Apple’s map software also integrates nicely with the Siri voice-control system. Ask the iPhone how to get to Carnegie Hall, and it won’t tell you to practice; up pops an Apple map, along with the distance and estimated driving time. Google Maps isn’t directly accessible via Siri, though the blog Addictive Tips found a roundabout way to make it work. Just add the words “via transit” to your Siri query, and you get a list of possible travel apps. Tap Google Maps and you’re all set.

Even if it didn’t work with Siri at all, Google Maps is the better choice. The new app has a driver-friendly interface that’s even better than the one Google offers on Android phones. Most important, the app is controlled by swiping your fingers across the screen, rather than tapping at tiny icons.


Google Maps has a bunch of features unknown to Apple Maps. For instance, both apps can be set to show traffic jams. But even when this feature is turned off in Google Maps, it always alerts you to heavy traffic on your chosen route. You can also tell Google Maps to look for routes that bypass highways or toll roads.

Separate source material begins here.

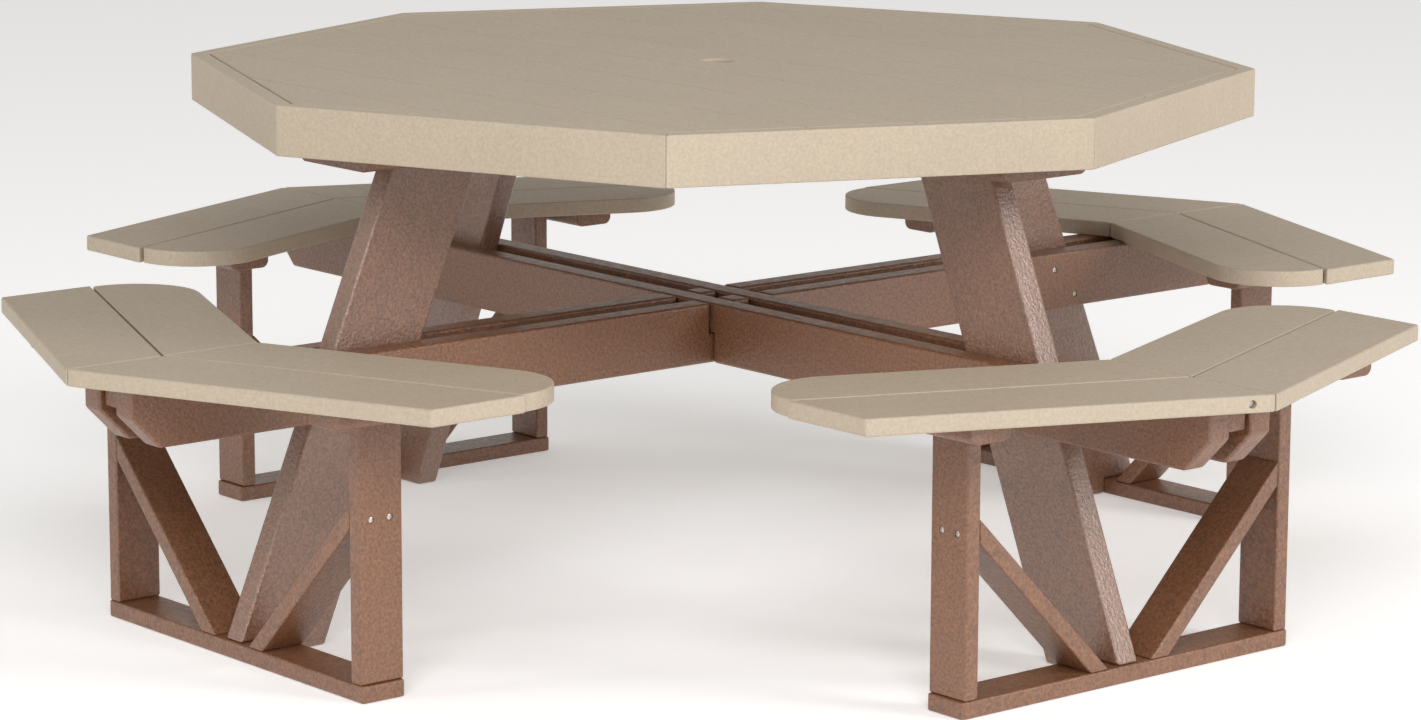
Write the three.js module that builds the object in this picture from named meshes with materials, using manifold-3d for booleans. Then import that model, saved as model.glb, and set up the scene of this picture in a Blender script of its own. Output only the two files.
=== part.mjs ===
// An octagonal picnic table of plastic lumber, with four angled benches on its crossed beams.
// Millimetres, +Z up. The origin is on the ground under the middle of the table. The four arms,
// each with a bench at its end, point along +X, +Y, -X and -Y, and the tabletop has a corner over
// each arm. Every arm is modelled along +X in a group of its own, which is then turned into place.
import * as THREE from "three";
import { mergeVertices } from "three/addons/utils/BufferGeometryUtils.js";
import Module from "manifold-3d";

// Overall sizes.
const TABLE_HEIGHT = 762;
const TOP_ACROSS_FLATS = 1452;
const SEAT_HEIGHT = 438.5;
const BENCH_REACH = 1128; // middle of the table to a bench's outer mitre corner
const BENCH_HALF_WIDTH = 522; // arm's centre line to the end of a bench

// Lumber: wide boards, half-width strips of the same thickness, and thicker frame lumber.
const BOARD_WIDTH = 140;
const BOARD_THICKNESS = 24;
const STRIP_WIDTH = 70;
const FRAME_THICKNESS = 38;
const BEAM_DEPTH = 89;
const LEG_WIDTH = 140;
const RAIL_WIDTH = 160;
const RAIL_THICKNESS = 45;
const EASE = 2.5; // chamfer along the edges of every piece

// Spaces between pieces.
const TOUCH = 0.3; // between pieces that bear on each other
const BOARD_GAP = 3; // between neighbouring boards of the top or of a seat
const APRON_GAP = 3; // between the apron and the ends of the top boards
const MITRE_GAP = 2.5; // between the two halves of a seat
const LAP_SLACK = 3; // on each side of a beam in its notch

// Tabletop.
const UMBRELLA_HOLE = 48;
const BATTEN_SPACING = 400;
const BATTEN_END_GAP = 15;
const RAIL_INSET = 67; // apron's inner corner to the end of a rail

// Benches and the trestles that carry them.
const INNER_BOARD_SETBACK = 7; // of the inner board's end from the end of the bench
const SEAT_END_RADIUS = 100; // round on the inner board's end, over its whole width if it fits
const BEAM_INSET = 63; // bench's outer mitre corner to the end of a beam
const BEAM_CHAMFER = 46;
const TRESTLE_INSET = 289.5; // bench's outer mitre corner to the middle of its trestle
const SILL_HALF_LENGTH = 311;
const POST_SETBACK = 3.5; // end of the sill to the outer face of a post
const BRACE_TOE = 40; // arm's centre line to the upper edge of a brace, on the sill
const BRACE_SLOPE = 1; // rise over run
const CLEAT_LENGTH = 233;
const CLEAT_HOUSING = 1; // depth that a seat cleat is let into the boards above it

// Legs.
const LEG_TOP_INSET = 166; // end of a rail to a leg's centre line, where the leg meets the rail
const LEG_FOOT_INSET = 34; // middle of the trestle to a leg's centre line, on the ground

const ARMS = ["east", "north", "west", "south"];
const SIDES = { left: 1, right: -1 };
const EIGHTH = Math.PI / 4;
const HALF_CORNER = Math.PI / 8; // half of the turn at each corner of the octagon, and of a bench
const ARC_STEPS = 8;
const HOLE_STEPS = 32;

// Heights, from the ground up.
const sillTop = BOARD_THICKNESS;
const seatUnderside = SEAT_HEIGHT - BOARD_THICKNESS;
const beamTop = seatUnderside - TOUCH;
const beamBottom = beamTop - BEAM_DEPTH;
const boardUnderside = TABLE_HEIGHT - BOARD_THICKNESS;
const battenUnderside = boardUnderside - TOUCH - BOARD_THICKNESS;
const railUnderside = battenUnderside - TOUCH - RAIL_THICKNESS;

// Distances from the middle of the table. The apron's are to its flat sides.
const apronOuter = TOP_ACROSS_FLATS / 2;
const apronInner = apronOuter - BOARD_THICKNESS;
const cornerOf = (flat) => flat / Math.cos(HALF_CORNER);
const railEnd = cornerOf(apronInner) - RAIL_INSET;
const beamEnd = BENCH_REACH - BEAM_INSET;
const beamCentre = FRAME_THICKNESS + TOUCH; // to the middle of a beam's thickness
const trestle = BENCH_REACH - TRESTLE_INSET;
const sillInner = trestle - STRIP_WIDTH / 2;
const sillOuter = trestle + STRIP_WIDTH / 2;
const postOuter = SILL_HALF_LENGTH - POST_SETBACK;
const postInner = postOuter - BOARD_THICKNESS;

const plastic = (color) => new THREE.MeshStandardMaterial({ color, roughness: 0.55, metalness: 0 });
const beige = () => plastic(0xb9a98f);
const brown = () => plastic(0x7f5c49);

const wasm = await Module();
wasm.setup();

// A closed geometry as a manifold solid.
function solidOf(geometry) {
  const bare = geometry.clone();
  bare.deleteAttribute("normal");
  bare.deleteAttribute("uv");
  const merged = mergeVertices(bare, 1e-4);
  const mesh = new wasm.Mesh({
    numProp: 3,
    vertProperties: merged.getAttribute("position").array,
    triVerts: new Uint32Array(merged.index.array),
  });
  return new wasm.Manifold(mesh);
}

// A manifold solid as a geometry with flat faces.
function geometryOf(solid) {
  const { vertProperties, triVerts } = solid.getMesh();
  const shared = new THREE.BufferGeometry();
  shared.setAttribute("position", new THREE.BufferAttribute(vertProperties, 3));
  shared.setIndex(new THREE.BufferAttribute(triVerts, 1));
  const flat = shared.toNonIndexed();
  flat.computeVertexNormals();
  return flat;
}

// A board: an outline of [x, y] points with its thickness along z, and all its edges eased.
// A board that the umbrella pole passes has a round hole at the middle of the table.
function board(outline, thickness, hasPoleHole = false) {
  const shape = new THREE.Shape(outline.map(([x, y]) => new THREE.Vector2(x, y)));
  if (hasPoleHole) {
    shape.holes.push(new THREE.Path().absarc(0, 0, UMBRELLA_HOLE / 2, 0, 2 * Math.PI, true));
  }
  const geometry = new THREE.ExtrudeGeometry(shape, {
    depth: thickness - 2 * EASE,
    curveSegments: HOLE_STEPS / 2,
    bevelThickness: EASE,
    bevelSize: EASE,
    bevelOffset: -EASE,
    bevelSegments: 1,
  });
  return geometry.translate(0, 0, EASE);
}

const rectangle = (x0, y0, x1, y1) => [
  [x0, y0],
  [x1, y0],
  [x1, y1],
  [x0, y1],
];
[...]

The iOS version of Google Maps lacks a smart feature that’s available in Android — indoor maps of major venues such as Chicago’s O’Hare Airport or the Natick Mall. But the Apple version does contain Google’s Street View feature, which gives a ground-level 360-degree picture of the neighborhood you’re looking for. It also has public transportation mapping and schedules.

Given Apple’s deep pockets and addiction to innovation, it’s certain to catch up. In a year or so, Apple’s software will be roughly comparable to Google’s and we will barely remember this fuss. But if you’re an iPhone user who can’t wait that long for your next trip, Google Maps will keep you on the right track.